You can also simulate barefootedness with some innovative new lines of footwear from Nike and Vibram (see “Barefoot Based Products”). And if you’re really interested in taking the “next step”, here is a way to gradually challenge to your feet over a period of several months ...
When I started, I wasn’t aware of anyone else in American society running barefoot, but was certain I wasn’t the first! An Internet search turned up Ken Bob Saxton’s marvelous site www.runningbarefoot.org and that is where I got my “advanced education”!
There are many other individuals and groups around the country who either run barefoot or hike barefoot. With our enormous semi-wilderness Forest Park and many other green areas, Portland is a great place for all of the above.
"Is there any research or other information out there?"
Much of what is presented here is based on a single data point, “an N of one”, namely me and is intended primarily to do two things:
Answer the question, why do I run barefoot? and Offer some insights into the benefits, biomechanics and techniques of barefoot running
My chiropractic sports podiatrist, Ted Forcum, DC, a former elite runner himself, is one of the foot specialists who has been supportive of my barefoot running (albeit with the caveat that not all people have the same kind of durable foot structure as I do). He wrote an interesting and informative article in a chiropractic journal about the biomechanics of barefoot running.
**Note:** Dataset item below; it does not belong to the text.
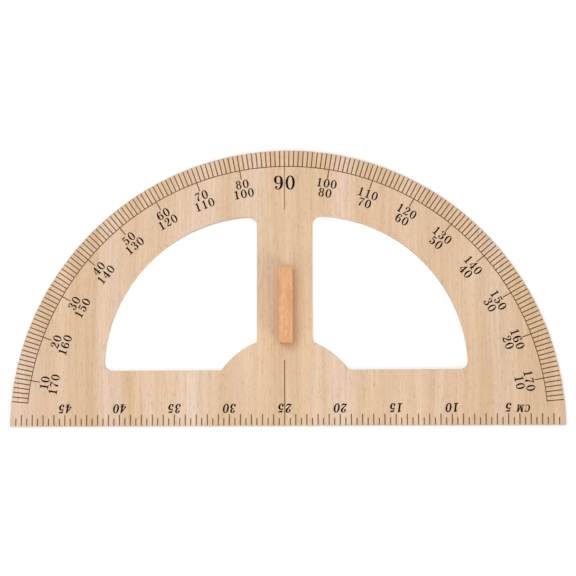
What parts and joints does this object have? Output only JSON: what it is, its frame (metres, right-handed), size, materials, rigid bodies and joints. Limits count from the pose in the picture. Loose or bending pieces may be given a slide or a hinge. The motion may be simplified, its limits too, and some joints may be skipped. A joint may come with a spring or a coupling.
{
  "type": "protractor",
  "caption": "Half-disc wooden demonstration protractor with two windows, a centimetre rule on its straight edge and an upright handle block.",
  "frame": {"origin": "the protractor's vertex: the middle of the straight edge, on the back face", "axes": "+X along the straight edge, +Y towards the 90 degree mark, +Z out of the printed front face"},
  "size_m": [0.501, 0.2504, 0.025],
  "materials": {
    "face_veneer": "satin clear lacquer on beech veneer, grain along Y",
    "crossband_veneer": "sanded edge of beech veneer, grain along X",
    "core_veneer": "sanded edge of beech veneer, grain along Y",
    "handle_beech": "satin clear lacquer on solid steamed beech",
    "screw_steel": "zinc plated",
    "line_ink": "matt screen-printed ink",
    "figure_ink": "matt screen-printed ink"
  },
  "bodies": {
    "root": {"back_face_ply": "face_veneer", "back_crossband_ply": "crossband_veneer", "core_ply": "core_veneer", "front_crossband_ply": "crossband_veneer", "front_face_ply": "face_veneer", "handle": "handle_beech", "handle_screw_upper": "screw_steel", "handle_screw_lower": "screw_steel", "degree_scale": "line_ink", "ruler_scale": "line_ink", "outer_degree_figures": "figure_ink", "inner_degree_figures": "figure_ink", "right_angle_figures": "figure_ink", "ruler_figures": "figure_ink"}
  },
  "joints": []
}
I’ve included a link to it under "References".
If you are interested in pursuing the topic further, I have included links to various other references that are more extensive and/or scholarly than my own here.
A non-fun but awfully important item: I am not a professional in this field, merely an avid amateur; so I expect each person who experiments with the ideas and techniques I describe here to first consult with a real professional (doctor, coach, podiatrist, sports physiologist, etc.) and otherwise take full responsibility for any and all adverse consequences.